What's the shame in wanting something you want and getting it? What about wanting something I think is too big for me or too difficult to get? My desire is telling me to fuck off all the time. Telling me the stories about my desire don't matter other than the fact that I desire something in itself. Desire is in my stomach and in my cheeks and in my eyes when I want something, and I try to press it down by reasoning with it and telling it that it's too aggressive or too much to ask for. I'm trying to live with the desire now and stop shaming it for wanting to give me what I want. It's interesting for someone who trained themselves to only want what they had (no more, no less).
And yet every time I've wanted something more I've also found my way back to it in one way or another. And even when I haven't gotten it I've learned that it was because something more fitting was around the corner. There's a difference between getting what you want and getting what you need, too. I guess the elusive bit of wisdom is in understanding when you're hanging on a bit too hard to something you want, and you're avoiding what you need. And then letting it go.
This started as a list of things I like and it ended with how I'm liking wanting what I want more and more. Without shame or mystery or avoidance. And I hope 80-year-old me thinks I'm moving along nicely, grinning to herself with the feeling of looseness —liberation— I'm getting every time I say what I want to myself or to a friend.
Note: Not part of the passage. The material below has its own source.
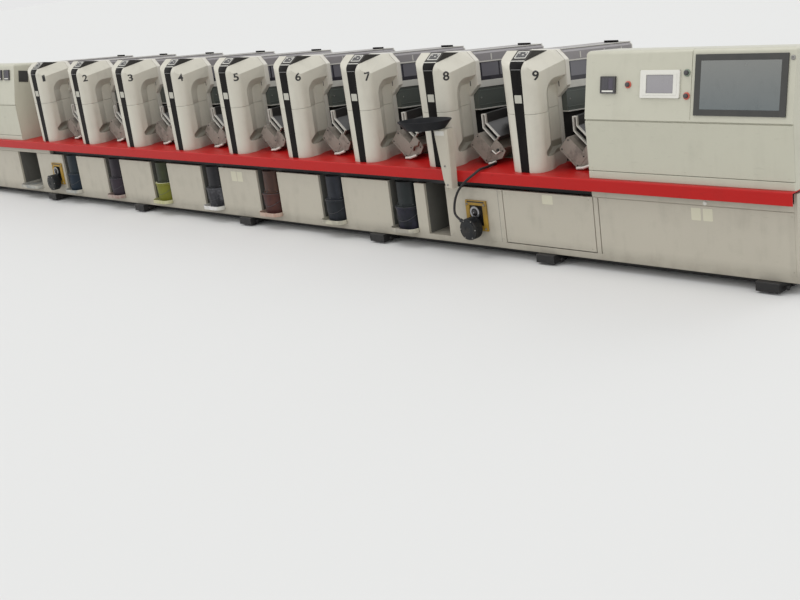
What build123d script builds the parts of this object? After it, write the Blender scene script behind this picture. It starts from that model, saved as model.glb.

I have a sneaky suspicion that speaking things into existence isn't about 300 manifestation rituals or even in the stars but more about wanting what you want* wholeheartedly, despite the consequence, or the potential sting of not receiving it.
It's made of the same little life liquid as the crushes you have when you're 26 or 18 or 15. As the Sun when it hits your closed eyelids for a minute. It's all somewhere in the way of warmth and aliveness and future and fortune-telling. Desire can be a map of what's possible if I let it.